My friend Becca gave me a free ticket and a few of my wonderful friends actually offered to come and eat them with me. Alas, I was hacking too much to want to risk getting any of my friends sick, so I took the pancakes to go. Oh but they looked adorable riding in my passenger seat, three golden, cratered moons sitting on their Styrofoam plate, accompanied by two disks of sausage. I will forever associate voting with that wonderful heady aroma that filled the car and, for the first time in several days, I felt hungry.

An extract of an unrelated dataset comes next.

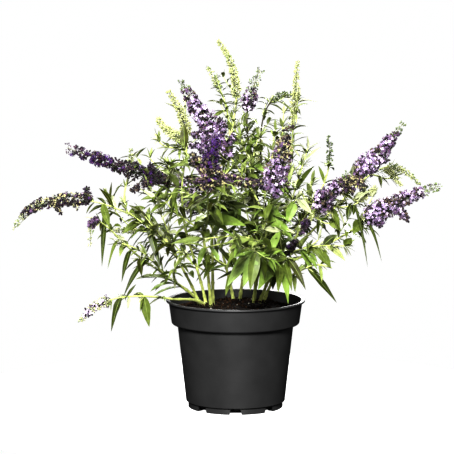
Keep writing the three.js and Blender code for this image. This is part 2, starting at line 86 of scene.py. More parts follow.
# Leaders: what each springs from, how far along that, and its tip, as azimuth, reach from
# the pot's axis and height; then the heading and pitch of its last stretch, the share of it
# that is a bare bough, its flower spike and the length of that, and the size of its leaves.
# A leader that springs from another leader is a side shoot in the same mass.
LEADERS = {
    "nw_violet": ("west_mid", 1, 189, 267, 418, 188, 26, 0.3, "violet", 128, 1),
    "w_violet": ("west_main", 1, 177, 351, 284, 178, -25, 0.22, "violet", 141, 1),
    "w_upright": ("w_violet", 0.12, 173, 167, 410, 157, 80, 0, "bud", 32, 0.7),
    "w_drooping": ("west_low", 1, 197, 241, 233, 302, -81, 0.2, "bud", 52, 1),
    "w_skirt": ("west_skirt", 1, 204, 265, 154, 191, -31, 0, "pale", 59, 0.9),
    "nw_pale": ("west_back", 1, 151, 123, 499, 164, 62, 0.3, "pale", 78, 1),
    "nw_pale_side": ("nw_pale", 0.45, 140, 164, 453, 148, 65, 0, "pale", 66, 0.8),
    "top_pale": ("west_tall", 1, 119, 57, 579, 172, 67, 0.12, "pale", 96, 0.8),
    "top_bud": ("top_pale", 0.42, 113, 119, 535, 159, 54, 0, "bud", 47, 0.6),
    "top_lilac": ("east_main", 0.88, 205, 94, 523, 172, 55, 0.2, "lilac", 123, 0.9),
    "s_violet": ("west_mid", 0.9, 262, 192, 455, 318, 66, 0.2, "violet", 93, 1),
    "s_faded": ("s_violet", 0.55, 285, 155, 377, 0, 10, 0, "faded", 71, 0.8),
    "s_lilac": ("east_front", 1, 297, 179, 461, 342, 73, 0.15, "lilac", 113, 1),
    "top_mixed": ("east_tall", 1, 33, 37, 538, 0, 78, 0.12, "bud", 68, 0.8),
    "c_leafy": ("top_mixed", 0.06, 222, 34, 326, 215, 15, 0, "none", 0, 1.1),
    "n_nodding": ("east_tall", 0.85, 60, 218, 484, 18, 22, 0.2, "bud", 56, 0.9),
    "ne_pale": ("east_back", 1, 50, 156, 542, 51, 82, 0.15, "pale", 92, 0.8),
    "ne_bud": ("east_back", 0.9, 36, 186, 421, 148, 78, 0.3, "bud", 48, 1),
    "e_pale": ("east_back", 0.8, 19, 312, 340, 13, -42, 0.3, "bud", 60, 1),
    "e_lilac": ("east_main", 1, 2, 263, 454, 10, 44, 0.22, "lilac", 116, 1),
    "e_lilac_side": ("e_lilac", 0.03, 333, 201, 389, 342, 48, 0, "lilac", 96, 0.9),
    "e_low_lilac": ("east_main", 0.8, 353, 321, 358, 0, 27, 0.22, "slim", 127, 1),
    "n_east": ("north_east", 1, 80, 246, 400, 80, 52, 0.3, "pale", 60, 1),
    "n_west": ("north_west", 1, 115, 242, 352, 118, 38, 0.3, "lilac", 90, 1),
    "ne_low": ("north_east", 0.85, 45, 238, 300, 45, 5, 0.25, "bud", 50, 1),
    "nw_low": ("north_west", 0.85, 145, 252, 262, 150, -10, 0.25, "bud", 50, 1),
    "s_leafy": ("east_leafy", 1, 283, 142, 268, 285, -5, 0, "none", 0, 1.15),
    "se_leafy": ("east_leafy", 0.8, 338, 192, 222, 340, -20, 0.2, "none", 0, 1.1),
    "sw_leafy": ("west_low", 0.8, 238, 170, 268, 240, 5, 0.2, "none", 0, 1),
}
# Shoots whose leafy part takes a course of its own from the bough: the heading and pitch of
# its last stretch, the reach of its first and last handle as shares of its chord, and its tip
# where that is another.
RELAID = {
    "nw_violet": (188, 21, 0.05, 0.5), "w_violet": (172, -66, 0.58, 0.25),
    "w_upright": (150, 82, 0.36, 0.4, (-165, -10, 413)),
    "w_drooping": (302, -81, 0.5, 0.75, (-227, -66, 265)),
    "w_skirt": (191, -55, 0.4, 0.35), "nw_pale": (176, 56, 0.4, 0.55),
    "top_lilac": (172, 61, 0.36, 0.4), "top_pale": (172, 50, 0.36, 0.35),
    "n_nodding": (12, -15, 0.2, 0.5, (107, 189, 480)),
    "top_mixed": (0, 68, 0.5, 0.45, (38, 20, 537)),
    "e_pale": (13, -50, 0.6, 0.5, (298, 102, 343)), "e_lilac": (10, 57, 0.36, 0.4, (266, 9, 453)),
    "se_leafy": (340, -20, 0.36, 0.4, (150, -66, 232)),
    "e_lilac_side": (350, 48, 0.36, 0.6), "e_low_lilac": (0, 17, 0.45, 0.5),
}
# How a leader leaves what bears it: a side shoot turns from its parent's course to its own
# tip, and a bough on the side of a stem springs from a seat and forks off.
TURN_TO_TIP = 1.1
FORK_WIDTH = 0.9
SEAT_REACH = 3.9
BOUGH_RADIUS = 2.1

# A leaf: its length at the foot and at the top of a shoot, its width for its length, where it
# is widest, its angle from the limb, how it hangs, how far a pair is out of step, and how
# much the lengths vary.
LEAF = {
    "length": 108, "length_top": 62, "slender": 0.25, "widest": 0.42, "spread": 58,
    "droop": 0.9, "stagger": 1.6, "vary": (0.85, 1.15),
}
KNEE = 0.45  # the share of a leaf after which it hangs
BROAD_FROM = 42  # leaves longer than this get the finer blade
WIDTH_SPAN = (0.72, 1.28)
SLENDER_HABIT = 0.2  # a shoot with narrower leaves than this lets them hang more
LEAST_DROOP, DROOP, SLENDER_DROOP = 0.5, 1.25, 1.7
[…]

I arrived at the voting station, otherwise known as a school gym, and realized I was a little nervous. No one wants to look like a newbie, especially when you are clearly, so clearly, not 18. But the woman was very helpful and I was immediately envious of her very exacting ruler skills. She had one of those three-dimensional triangular rulers, called an engineer’s triangular scale ruler according to Google, and I found great comfort in watching the fingers of one hand perch on the apex of the triangle as she slid a line across my name with her other hand. When was the last time I’d seen a ruler like that? When was the last time I’d seen someone use a pencil?
I coughed as quietly as I could but it echoed in the empty gym, and a man handed me a ballot. In Pulaski County, they don’t have special machines, like they do in Laurel, and I was a little disappointed by that because I was looking forward to punching a few buttons. Instead, I had to fill in rectangles with ink, which was a little anticlimactic. Not so though when the man told me where to put my ballot: into a machine that sucked it in lickety-split and processed my answers. Pretty neat.
By this time, my energy was depleted. My body was so sore even my eyebrows were complaining. My cough had graduated into a choke. But as I drove home, smelling cinnamon, syrup and sage, feeling good about my choices, anxious to see who would win that night, I felt deeply satisfied. Deeply connected to my community. And proud to be a citizen.